### Data:
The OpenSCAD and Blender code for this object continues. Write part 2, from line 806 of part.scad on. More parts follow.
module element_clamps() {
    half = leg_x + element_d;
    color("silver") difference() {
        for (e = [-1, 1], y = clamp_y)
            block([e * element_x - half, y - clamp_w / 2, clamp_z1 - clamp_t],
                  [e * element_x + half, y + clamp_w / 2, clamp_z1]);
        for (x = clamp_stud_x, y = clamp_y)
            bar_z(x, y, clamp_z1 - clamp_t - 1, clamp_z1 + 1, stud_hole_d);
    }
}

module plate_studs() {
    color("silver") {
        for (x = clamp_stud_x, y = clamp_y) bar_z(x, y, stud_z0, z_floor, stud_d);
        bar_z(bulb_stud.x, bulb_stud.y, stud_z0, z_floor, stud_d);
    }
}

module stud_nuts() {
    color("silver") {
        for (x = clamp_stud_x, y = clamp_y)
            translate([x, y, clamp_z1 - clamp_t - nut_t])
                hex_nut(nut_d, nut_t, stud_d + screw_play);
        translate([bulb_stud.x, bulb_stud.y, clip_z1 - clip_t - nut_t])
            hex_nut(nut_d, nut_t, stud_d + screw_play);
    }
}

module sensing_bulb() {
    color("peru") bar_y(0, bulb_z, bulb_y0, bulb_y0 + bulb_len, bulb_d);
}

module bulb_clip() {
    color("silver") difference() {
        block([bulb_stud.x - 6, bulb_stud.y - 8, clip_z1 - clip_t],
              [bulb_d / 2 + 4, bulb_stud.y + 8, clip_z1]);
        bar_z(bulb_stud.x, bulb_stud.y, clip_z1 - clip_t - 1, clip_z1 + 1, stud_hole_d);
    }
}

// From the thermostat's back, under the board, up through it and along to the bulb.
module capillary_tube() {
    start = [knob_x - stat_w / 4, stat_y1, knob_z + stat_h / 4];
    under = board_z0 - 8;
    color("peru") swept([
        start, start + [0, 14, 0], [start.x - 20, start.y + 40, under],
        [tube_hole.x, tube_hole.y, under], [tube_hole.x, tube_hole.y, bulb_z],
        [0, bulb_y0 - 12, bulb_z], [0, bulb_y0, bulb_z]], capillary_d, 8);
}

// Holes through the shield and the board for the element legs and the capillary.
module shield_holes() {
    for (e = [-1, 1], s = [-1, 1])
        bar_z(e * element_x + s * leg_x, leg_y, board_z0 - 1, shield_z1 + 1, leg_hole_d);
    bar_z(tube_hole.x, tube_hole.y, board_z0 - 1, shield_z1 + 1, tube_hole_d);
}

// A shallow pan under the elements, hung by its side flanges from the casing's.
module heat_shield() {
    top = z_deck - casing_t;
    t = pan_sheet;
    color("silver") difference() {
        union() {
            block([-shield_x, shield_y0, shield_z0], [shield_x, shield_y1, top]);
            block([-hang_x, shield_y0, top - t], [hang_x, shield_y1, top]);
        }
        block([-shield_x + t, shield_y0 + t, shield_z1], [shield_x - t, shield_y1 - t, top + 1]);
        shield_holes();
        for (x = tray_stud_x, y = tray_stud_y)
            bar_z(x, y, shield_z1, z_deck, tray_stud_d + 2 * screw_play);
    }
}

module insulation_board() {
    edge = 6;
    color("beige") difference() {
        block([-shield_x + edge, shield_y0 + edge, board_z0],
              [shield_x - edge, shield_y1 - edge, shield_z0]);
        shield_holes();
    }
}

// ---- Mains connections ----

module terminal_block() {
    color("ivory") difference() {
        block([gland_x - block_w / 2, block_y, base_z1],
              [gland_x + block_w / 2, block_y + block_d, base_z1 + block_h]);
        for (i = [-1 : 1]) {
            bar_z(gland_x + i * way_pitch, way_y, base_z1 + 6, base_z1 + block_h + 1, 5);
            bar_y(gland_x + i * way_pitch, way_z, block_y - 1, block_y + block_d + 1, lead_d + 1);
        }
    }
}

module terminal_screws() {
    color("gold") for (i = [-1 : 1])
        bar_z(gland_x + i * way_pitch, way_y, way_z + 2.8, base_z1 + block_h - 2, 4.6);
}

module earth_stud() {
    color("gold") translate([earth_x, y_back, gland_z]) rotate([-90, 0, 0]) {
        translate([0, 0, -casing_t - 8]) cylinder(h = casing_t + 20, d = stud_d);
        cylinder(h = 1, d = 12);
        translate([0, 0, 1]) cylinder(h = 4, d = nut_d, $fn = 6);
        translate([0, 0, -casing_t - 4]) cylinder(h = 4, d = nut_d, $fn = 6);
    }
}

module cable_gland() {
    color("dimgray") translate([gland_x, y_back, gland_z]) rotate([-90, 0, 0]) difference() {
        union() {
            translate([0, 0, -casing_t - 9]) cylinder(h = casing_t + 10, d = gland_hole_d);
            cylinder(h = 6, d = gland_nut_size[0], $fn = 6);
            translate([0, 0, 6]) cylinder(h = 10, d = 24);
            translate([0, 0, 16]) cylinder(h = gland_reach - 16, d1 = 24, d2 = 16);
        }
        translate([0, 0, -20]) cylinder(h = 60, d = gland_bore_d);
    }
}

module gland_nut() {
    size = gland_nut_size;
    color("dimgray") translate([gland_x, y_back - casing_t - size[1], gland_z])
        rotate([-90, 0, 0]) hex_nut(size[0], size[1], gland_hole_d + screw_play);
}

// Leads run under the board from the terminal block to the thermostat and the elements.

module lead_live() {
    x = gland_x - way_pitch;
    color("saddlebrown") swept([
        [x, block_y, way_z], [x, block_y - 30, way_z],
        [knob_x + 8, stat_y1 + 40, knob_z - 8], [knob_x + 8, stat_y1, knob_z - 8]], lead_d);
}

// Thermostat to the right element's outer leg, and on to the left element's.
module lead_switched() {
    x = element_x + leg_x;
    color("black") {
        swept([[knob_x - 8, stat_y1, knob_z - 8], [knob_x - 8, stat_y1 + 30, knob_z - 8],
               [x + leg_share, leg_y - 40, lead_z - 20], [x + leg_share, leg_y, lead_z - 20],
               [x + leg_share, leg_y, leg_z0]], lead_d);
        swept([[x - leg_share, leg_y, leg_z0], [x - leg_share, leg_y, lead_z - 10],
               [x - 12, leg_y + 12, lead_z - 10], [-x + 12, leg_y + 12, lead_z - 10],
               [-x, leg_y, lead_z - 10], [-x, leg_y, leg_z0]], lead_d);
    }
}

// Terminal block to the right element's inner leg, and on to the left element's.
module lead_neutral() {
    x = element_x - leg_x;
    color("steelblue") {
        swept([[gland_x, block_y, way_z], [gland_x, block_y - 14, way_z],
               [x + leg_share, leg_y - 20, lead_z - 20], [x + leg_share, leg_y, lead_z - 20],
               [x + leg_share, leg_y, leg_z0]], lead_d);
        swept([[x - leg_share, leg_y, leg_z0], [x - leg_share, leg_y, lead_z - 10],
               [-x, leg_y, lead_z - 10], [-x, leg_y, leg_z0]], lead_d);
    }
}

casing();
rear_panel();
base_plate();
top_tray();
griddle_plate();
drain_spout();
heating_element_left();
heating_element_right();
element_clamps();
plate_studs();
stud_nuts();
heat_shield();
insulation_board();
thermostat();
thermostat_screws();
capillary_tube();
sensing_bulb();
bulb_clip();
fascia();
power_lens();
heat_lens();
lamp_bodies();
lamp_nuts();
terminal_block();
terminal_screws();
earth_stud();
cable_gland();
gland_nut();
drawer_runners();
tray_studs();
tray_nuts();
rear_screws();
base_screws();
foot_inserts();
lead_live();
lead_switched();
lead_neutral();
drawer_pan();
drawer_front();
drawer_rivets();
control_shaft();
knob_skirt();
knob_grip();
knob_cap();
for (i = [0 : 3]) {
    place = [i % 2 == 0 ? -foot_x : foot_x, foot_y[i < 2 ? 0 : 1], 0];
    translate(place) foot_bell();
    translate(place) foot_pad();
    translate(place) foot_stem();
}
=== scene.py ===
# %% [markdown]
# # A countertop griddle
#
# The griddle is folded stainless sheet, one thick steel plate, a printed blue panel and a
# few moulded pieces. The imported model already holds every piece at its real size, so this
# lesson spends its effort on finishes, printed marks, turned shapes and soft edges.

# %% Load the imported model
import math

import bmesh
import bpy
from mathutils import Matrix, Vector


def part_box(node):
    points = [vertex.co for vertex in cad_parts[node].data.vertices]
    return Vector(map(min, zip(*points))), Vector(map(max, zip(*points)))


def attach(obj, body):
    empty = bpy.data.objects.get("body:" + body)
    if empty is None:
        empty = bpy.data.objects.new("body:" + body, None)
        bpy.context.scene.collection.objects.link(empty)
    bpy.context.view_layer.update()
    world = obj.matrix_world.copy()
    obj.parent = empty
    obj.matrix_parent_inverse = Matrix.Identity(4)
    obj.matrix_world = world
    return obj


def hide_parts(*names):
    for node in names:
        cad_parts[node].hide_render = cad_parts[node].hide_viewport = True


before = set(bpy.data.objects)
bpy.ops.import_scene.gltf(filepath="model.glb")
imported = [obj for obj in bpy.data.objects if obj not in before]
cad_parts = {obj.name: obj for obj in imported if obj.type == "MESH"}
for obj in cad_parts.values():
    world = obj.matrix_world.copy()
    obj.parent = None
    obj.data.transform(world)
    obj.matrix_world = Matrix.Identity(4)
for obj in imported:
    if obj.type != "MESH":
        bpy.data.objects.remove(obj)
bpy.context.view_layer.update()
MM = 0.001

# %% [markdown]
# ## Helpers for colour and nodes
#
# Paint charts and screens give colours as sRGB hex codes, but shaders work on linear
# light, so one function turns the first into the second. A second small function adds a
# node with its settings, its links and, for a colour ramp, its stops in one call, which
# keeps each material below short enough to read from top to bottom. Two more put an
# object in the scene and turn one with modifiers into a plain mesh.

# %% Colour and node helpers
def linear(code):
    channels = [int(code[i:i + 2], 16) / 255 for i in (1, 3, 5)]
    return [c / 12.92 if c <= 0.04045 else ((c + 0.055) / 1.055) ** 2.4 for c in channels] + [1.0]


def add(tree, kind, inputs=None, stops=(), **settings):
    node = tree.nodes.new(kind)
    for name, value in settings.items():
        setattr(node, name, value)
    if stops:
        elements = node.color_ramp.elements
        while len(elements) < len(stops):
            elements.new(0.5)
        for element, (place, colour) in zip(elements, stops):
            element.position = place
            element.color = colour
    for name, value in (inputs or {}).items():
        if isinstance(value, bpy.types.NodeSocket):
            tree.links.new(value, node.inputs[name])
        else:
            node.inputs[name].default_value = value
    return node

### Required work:
Reproduce exactly the lines from the line with "drawer_front();" to the line with "obj.data.transform(world)", both end lines included.

### Exercise answer:
drawer_front();
drawer_rivets();
control_shaft();
knob_skirt();
knob_grip();
knob_cap();
for (i = [0 : 3]) {
    place = [i % 2 == 0 ? -foot_x : foot_x, foot_y[i < 2 ? 0 : 1], 0];
    translate(place) foot_bell();
    translate(place) foot_pad();
    translate(place) foot_stem();
}
=== scene.py ===
# %% [markdown]
# # A countertop griddle
#
# The griddle is folded stainless sheet, one thick steel plate, a printed blue panel and a
# few moulded pieces. The imported model already holds every piece at its real size, so this
# lesson spends its effort on finishes, printed marks, turned shapes and soft edges.

# %% Load the imported model
import math

import bmesh
import bpy
from mathutils import Matrix, Vector


def part_box(node):
    points = [vertex.co for vertex in cad_parts[node].data.vertices]
    return Vector(map(min, zip(*points))), Vector(map(max, zip(*points)))


def attach(obj, body):
    empty = bpy.data.objects.get("body:" + body)
    if empty is None:
        empty = bpy.data.objects.new("body:" + body, None)
        bpy.context.scene.collection.objects.link(empty)
    bpy.context.view_layer.update()
    world = obj.matrix_world.copy()
    obj.parent = empty
    obj.matrix_parent_inverse = Matrix.Identity(4)
    obj.matrix_world = world
    return obj


def hide_parts(*names):
    for node in names:
        cad_parts[node].hide_render = cad_parts[node].hide_viewport = True


before = set(bpy.data.objects)
bpy.ops.import_scene.gltf(filepath="model.glb")
imported = [obj for obj in bpy.data.objects if obj not in before]
cad_parts = {obj.name: obj for obj in imported if obj.type == "MESH"}
for obj in cad_parts.values():
    world = obj.matrix_world.copy()
    obj.parent = None
    obj.data.transform(world)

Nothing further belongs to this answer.